* Begin STORED ROWS *

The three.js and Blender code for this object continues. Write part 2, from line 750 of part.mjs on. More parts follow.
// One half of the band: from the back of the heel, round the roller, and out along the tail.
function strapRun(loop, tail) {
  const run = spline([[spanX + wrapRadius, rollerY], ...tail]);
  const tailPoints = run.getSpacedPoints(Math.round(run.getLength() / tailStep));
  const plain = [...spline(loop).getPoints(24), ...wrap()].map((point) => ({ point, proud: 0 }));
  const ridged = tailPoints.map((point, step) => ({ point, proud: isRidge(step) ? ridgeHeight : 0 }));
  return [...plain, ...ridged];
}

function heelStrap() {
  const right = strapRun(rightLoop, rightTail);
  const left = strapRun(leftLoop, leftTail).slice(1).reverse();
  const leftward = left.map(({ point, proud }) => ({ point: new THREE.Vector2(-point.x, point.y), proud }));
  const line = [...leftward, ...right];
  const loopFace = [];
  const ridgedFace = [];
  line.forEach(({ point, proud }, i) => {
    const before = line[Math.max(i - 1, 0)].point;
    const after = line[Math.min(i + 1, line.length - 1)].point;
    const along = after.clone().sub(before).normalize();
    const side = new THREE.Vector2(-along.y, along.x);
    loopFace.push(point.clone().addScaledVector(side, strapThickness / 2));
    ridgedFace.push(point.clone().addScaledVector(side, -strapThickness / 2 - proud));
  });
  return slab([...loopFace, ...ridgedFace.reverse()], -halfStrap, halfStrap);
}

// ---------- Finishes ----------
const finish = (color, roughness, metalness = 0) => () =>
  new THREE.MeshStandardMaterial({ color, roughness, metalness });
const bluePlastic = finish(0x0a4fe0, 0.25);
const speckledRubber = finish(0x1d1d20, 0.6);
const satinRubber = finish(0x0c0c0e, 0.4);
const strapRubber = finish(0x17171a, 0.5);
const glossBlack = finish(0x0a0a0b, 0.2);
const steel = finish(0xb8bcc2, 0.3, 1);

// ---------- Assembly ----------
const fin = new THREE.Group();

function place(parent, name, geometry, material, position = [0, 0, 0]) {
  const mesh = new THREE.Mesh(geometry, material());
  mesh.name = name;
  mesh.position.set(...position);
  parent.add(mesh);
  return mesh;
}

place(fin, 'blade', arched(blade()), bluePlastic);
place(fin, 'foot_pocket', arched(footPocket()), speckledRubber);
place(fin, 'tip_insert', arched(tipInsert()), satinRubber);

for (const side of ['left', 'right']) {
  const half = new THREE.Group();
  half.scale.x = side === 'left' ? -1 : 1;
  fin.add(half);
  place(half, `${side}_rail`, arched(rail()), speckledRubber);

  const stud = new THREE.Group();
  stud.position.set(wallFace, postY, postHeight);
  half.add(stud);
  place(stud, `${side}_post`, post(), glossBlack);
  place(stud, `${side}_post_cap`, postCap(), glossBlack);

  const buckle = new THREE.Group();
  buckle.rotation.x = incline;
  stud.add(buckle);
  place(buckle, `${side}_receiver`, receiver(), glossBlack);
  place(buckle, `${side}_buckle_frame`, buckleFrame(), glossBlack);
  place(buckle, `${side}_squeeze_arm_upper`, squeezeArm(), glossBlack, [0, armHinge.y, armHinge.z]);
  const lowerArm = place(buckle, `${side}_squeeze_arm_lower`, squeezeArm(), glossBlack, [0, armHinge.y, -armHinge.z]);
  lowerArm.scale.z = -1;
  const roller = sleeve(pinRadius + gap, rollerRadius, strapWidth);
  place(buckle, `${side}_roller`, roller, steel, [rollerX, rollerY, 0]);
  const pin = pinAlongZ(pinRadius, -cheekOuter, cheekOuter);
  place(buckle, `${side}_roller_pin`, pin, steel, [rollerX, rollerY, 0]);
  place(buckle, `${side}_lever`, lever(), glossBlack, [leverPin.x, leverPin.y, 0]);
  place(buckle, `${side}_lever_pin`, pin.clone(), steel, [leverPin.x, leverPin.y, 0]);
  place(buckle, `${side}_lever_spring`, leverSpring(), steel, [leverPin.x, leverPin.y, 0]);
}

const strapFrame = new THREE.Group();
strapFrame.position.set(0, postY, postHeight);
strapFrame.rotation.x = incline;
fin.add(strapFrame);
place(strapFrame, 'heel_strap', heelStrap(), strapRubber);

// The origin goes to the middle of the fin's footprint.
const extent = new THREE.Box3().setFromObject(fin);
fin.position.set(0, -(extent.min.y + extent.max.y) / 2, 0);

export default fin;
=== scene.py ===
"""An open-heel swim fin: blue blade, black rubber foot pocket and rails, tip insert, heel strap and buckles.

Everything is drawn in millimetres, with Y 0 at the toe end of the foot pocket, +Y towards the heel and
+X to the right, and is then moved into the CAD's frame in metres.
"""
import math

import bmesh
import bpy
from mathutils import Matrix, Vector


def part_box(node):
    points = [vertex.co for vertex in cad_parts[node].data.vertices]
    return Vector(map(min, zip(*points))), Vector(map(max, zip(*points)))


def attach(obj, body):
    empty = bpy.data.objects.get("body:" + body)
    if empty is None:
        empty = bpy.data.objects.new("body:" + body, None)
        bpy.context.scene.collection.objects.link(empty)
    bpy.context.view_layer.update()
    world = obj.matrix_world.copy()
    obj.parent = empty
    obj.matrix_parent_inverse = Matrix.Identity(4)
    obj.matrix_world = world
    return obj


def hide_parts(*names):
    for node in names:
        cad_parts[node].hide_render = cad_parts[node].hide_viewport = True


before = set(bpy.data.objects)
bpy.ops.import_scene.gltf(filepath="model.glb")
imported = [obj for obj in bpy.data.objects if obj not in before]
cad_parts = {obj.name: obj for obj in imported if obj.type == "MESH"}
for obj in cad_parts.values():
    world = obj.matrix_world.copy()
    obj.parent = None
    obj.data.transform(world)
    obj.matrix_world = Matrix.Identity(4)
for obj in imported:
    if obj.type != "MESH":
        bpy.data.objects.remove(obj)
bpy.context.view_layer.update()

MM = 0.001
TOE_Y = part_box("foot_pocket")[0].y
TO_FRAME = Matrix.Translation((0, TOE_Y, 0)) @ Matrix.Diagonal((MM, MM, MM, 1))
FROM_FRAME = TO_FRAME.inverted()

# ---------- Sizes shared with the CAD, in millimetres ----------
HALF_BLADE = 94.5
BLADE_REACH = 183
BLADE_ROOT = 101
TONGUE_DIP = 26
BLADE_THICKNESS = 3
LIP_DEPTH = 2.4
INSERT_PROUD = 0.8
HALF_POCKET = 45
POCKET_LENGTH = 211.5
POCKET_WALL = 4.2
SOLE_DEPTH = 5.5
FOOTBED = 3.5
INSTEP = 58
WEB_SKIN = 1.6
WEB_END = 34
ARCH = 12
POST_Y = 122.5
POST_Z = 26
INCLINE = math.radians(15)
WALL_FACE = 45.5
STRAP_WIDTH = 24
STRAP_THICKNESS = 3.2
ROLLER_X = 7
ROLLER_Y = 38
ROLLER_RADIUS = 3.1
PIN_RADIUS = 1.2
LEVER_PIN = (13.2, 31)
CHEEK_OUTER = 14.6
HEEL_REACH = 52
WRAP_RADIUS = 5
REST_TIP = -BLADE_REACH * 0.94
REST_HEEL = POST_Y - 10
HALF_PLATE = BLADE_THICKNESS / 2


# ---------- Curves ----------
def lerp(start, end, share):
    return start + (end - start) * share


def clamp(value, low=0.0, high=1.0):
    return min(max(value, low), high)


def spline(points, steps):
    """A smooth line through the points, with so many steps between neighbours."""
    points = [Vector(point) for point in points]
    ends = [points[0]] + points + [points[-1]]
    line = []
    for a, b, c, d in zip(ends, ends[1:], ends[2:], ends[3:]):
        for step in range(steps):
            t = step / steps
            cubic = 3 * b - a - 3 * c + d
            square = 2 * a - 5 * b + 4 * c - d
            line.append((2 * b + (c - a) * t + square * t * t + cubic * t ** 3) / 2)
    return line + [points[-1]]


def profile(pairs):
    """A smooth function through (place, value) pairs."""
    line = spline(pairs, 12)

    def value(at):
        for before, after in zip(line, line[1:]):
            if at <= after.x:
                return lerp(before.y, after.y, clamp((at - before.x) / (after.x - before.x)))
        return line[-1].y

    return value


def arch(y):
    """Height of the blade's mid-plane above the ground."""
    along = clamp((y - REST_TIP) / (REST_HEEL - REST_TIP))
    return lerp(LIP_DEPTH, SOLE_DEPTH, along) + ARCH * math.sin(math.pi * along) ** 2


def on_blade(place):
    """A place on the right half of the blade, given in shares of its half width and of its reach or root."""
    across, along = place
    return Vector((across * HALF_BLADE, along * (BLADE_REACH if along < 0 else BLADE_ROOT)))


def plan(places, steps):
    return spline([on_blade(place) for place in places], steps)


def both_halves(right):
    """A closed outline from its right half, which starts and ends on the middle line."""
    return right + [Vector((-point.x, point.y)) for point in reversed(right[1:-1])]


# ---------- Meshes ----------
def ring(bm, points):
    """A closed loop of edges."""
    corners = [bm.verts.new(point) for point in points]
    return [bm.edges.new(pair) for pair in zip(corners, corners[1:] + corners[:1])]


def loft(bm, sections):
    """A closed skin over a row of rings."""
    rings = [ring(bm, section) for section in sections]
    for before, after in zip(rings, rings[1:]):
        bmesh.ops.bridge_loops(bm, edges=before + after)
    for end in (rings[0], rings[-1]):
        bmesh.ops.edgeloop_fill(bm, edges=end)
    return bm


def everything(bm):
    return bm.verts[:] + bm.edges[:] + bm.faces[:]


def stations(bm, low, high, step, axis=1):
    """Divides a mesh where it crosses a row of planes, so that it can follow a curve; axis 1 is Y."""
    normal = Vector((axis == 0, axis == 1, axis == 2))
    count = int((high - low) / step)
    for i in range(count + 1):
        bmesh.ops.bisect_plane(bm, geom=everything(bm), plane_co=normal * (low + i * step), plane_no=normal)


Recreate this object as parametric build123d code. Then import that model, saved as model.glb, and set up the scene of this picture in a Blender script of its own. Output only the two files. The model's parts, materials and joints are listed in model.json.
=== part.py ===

* End STORED ROWS *

• _GOAL OF THE EXERCISE_
Your task is to repeat the lines from the one containing "the fin's footprint." to the one containing "points = [vertex.co", both lines included. Leave out every other line.

• _PROBLEM SOLUTION_
// The origin goes to the middle of the fin's footprint.
const extent = new THREE.Box3().setFromObject(fin);
fin.position.set(0, -(extent.min.y + extent.max.y) / 2, 0);

export default fin;
=== scene.py ===
"""An open-heel swim fin: blue blade, black rubber foot pocket and rails, tip insert, heel strap and buckles.

Everything is drawn in millimetres, with Y 0 at the toe end of the foot pocket, +Y towards the heel and
+X to the right, and is then moved into the CAD's frame in metres.
"""
import math

import bmesh
import bpy
from mathutils import Matrix, Vector


def part_box(node):
    points = [vertex.co for vertex in cad_parts[node].data.vertices]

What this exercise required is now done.